How Affordable Housing Is Helping India’s Banks Register Profits

May 23, 2018   |   Sunita Mishra

When the government decided to provide housing to all by 2022, it set for itself quite an ambitious target. Looking at the progress it has made so far on building homes under the Pradhan Mantri Awas Yojana, it looks quite difficult that the government will be able to meet the deadline. Official data show only 75 per cent of the target set for 2016-18 has been met in rural areas so far. The state of affairs in urban areas is bleaker. Only 3.39 lakh of the approved 40.62 lakh homes have been completed across the country under the Pradhan Mantri Awas Yojana-Urban as on March 5. In India’s financial capital Mumbai, not one house has been built against the set target of 1.97 lakh.

However, the banking sector seems to be benefitting from the government’s push for affordable housing. Results for the March quarter show major financial institutions in the country are registering growth, on the back of affordable housing.

India’s biggest mortgage lender HDFC, for instance, has reported a 39.2 per cent annual increase in its standalone net profit for the first quarter of the current financial year. The bank’s individual home loan business also grew 31 per cent during the same period. About 38 per cent of the total number of approved home loans was sanctioned to the economically weaker sections and the low-income group. 

Non-bank mortgager Diwan Housing Finance Ltd (DHFL) has also reported a 26 per cent net profit. According to company Joint Managing Director and Chief Executive Officer, Harshil Mehta profitability has come from the home loan portfolio, which is two-third of the overall book. The NBFC has seen good growth in both “home loan and loan against property business”.

The positive impact of the government’s affordable housing push is not limited to profits alone; banks are also changing their strategy to make the most of the opportunity the Centre’s housing-for-all mission provides them.

Recently, ICICI Bank also said it has decided to shelve its plan to sell ICICI Home Finance (IHF) . The private lender has been trying to make a deal for the past two years; it is now going to expand the business, capitalising on Prime Minister Narendra Modi’s push for affordable housing.

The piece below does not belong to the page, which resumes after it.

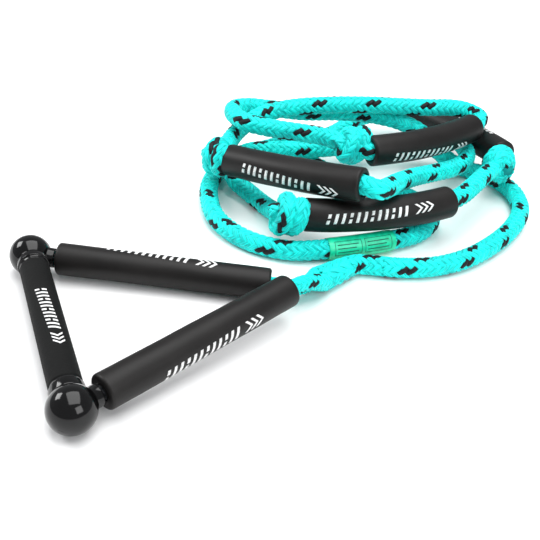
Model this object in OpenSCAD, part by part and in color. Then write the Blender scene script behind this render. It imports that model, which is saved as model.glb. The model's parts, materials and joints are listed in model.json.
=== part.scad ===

Since loan book growth for the housing finance sector is expected to expand at a compounded annual 18-20 per cent in the coming five years, Mahindra and Mahindra Group plans to list its affordable housing unit, Mahindra Rural Housing Finance (MRHF) , on the stock exchanges by 2020.

These examples show if the country’s real estate sector is to completely shrug off of the slowdown hovering over it, a lot depends on the progress of government’s housing-for-all mission.